To be clear, the absolute best thing about It Chapter Two is its star-studded cast. While James McAvoy and Jessica Chastain put forth perfectly serviceable - albeit thankless - performances, it’s Bill Hader as Richie Tozier and James Ransone as Eddie Kaspbrak that steal the show. With a quip-heavy chemistry, the two deliver pitch perfect renditions of the same characters played by Finn Wolfhard and Jack Dylan Grazer, acting as the heart of the film. However, with Hader’s Richie, the film also attempts to draw a throughline with its opening scene, and with that it makes a considerable misstep. It is implied that Richie is a closeted homosexual, and disappointingly, that’s the way it remains: an implication. For a film so unflinching in its portrayal of a hate crime, its inability to do more or say out loud that a character is gay seems regressive and lacking in courage. At its three-hour runtime, there’s ample opportunity to explore a small town’s latent bigotry and the supernatural evil that thrives off of it, but other than a few throwaway scenes, there’s not much there. In the end, Richie’s homosexuality is simply just another fear for Pennywise to exploit.
Speaking of fears, for a horror film, It Chapter Two isn’t particularly scary. Hamstrung by its wonky pacing and fetch-quest structure, the film is predictable and over-reliant on hackneyed CGI. Its predecessor employed many of the same tricks, but at least its streamlined storytelling and unpredictable novelty provided a handful of creepy-fun moments. Unfortunately, with Chapter Two, much of its scares have become tired rehashes of the first film, and whatever original moments remain are undermined by vanilla CG and baffling music cues. The bulk of the film revolves around the Ritual of Chüd, a Native American ceremony for exorcising Pennywise that involves gathering personal totems of importance for each of our Losers Club members. Foolishly severing the group chemistry that carries the narrative, the film sends each of the Losers on his or her own haunted adventure. The scares in each of these vignettes are maneuvered predictably, and it’s also here that It Chapter Two makes some baffling creative choices. In the most glaring example, Beverly finds herself back at her old house, where the creepy Mrs. Kersh now resides. The film’s final trailer included this truly terrifying scene almost in its entirety, but by the time of the theatrical release, its horrific and practical-effects driven punchline has been replaced by a computer-generated monstrosity. In another example, a mediocre jump-scare is inexplicably accompanied by the blaring of “Angel of the Morning” by Juice Newton - it’s a moment that is meant to be played for laughs, but instead it just sucks all of the air out of the scene.

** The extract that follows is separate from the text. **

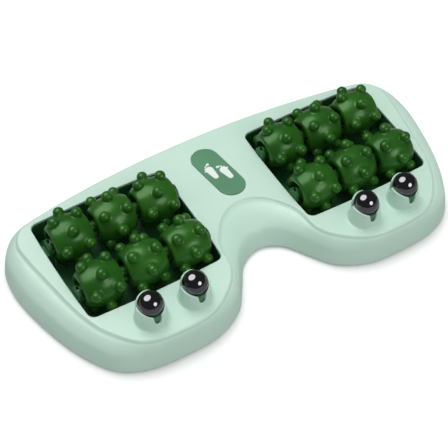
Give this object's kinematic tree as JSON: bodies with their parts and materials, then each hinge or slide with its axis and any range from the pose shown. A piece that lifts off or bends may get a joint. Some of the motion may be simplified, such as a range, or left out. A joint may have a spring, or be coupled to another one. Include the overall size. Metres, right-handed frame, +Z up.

It Chapter Two is an empty exercise wrapped up in pretty packaging. There’s plenty to like in its imagery, atmosphere, and performances, but there just isn’t enough substance to make the journey worthwhile. Grandiose, unwieldy, and overlong, there are some big - even progressive - ideas at play, it’s just a shame that it lacks the conviction to put them into proper motion. At the cusp of every narrative crossroads, there’s a faint impetus for this film to be more than a sum of its parts, but instead it always falls back to the words of Richie Tozier: “Let’s kill this fucking clown.” There’s a beating heart at the center of It Chapter Two, but you have to strain yourself to hear its rhythm.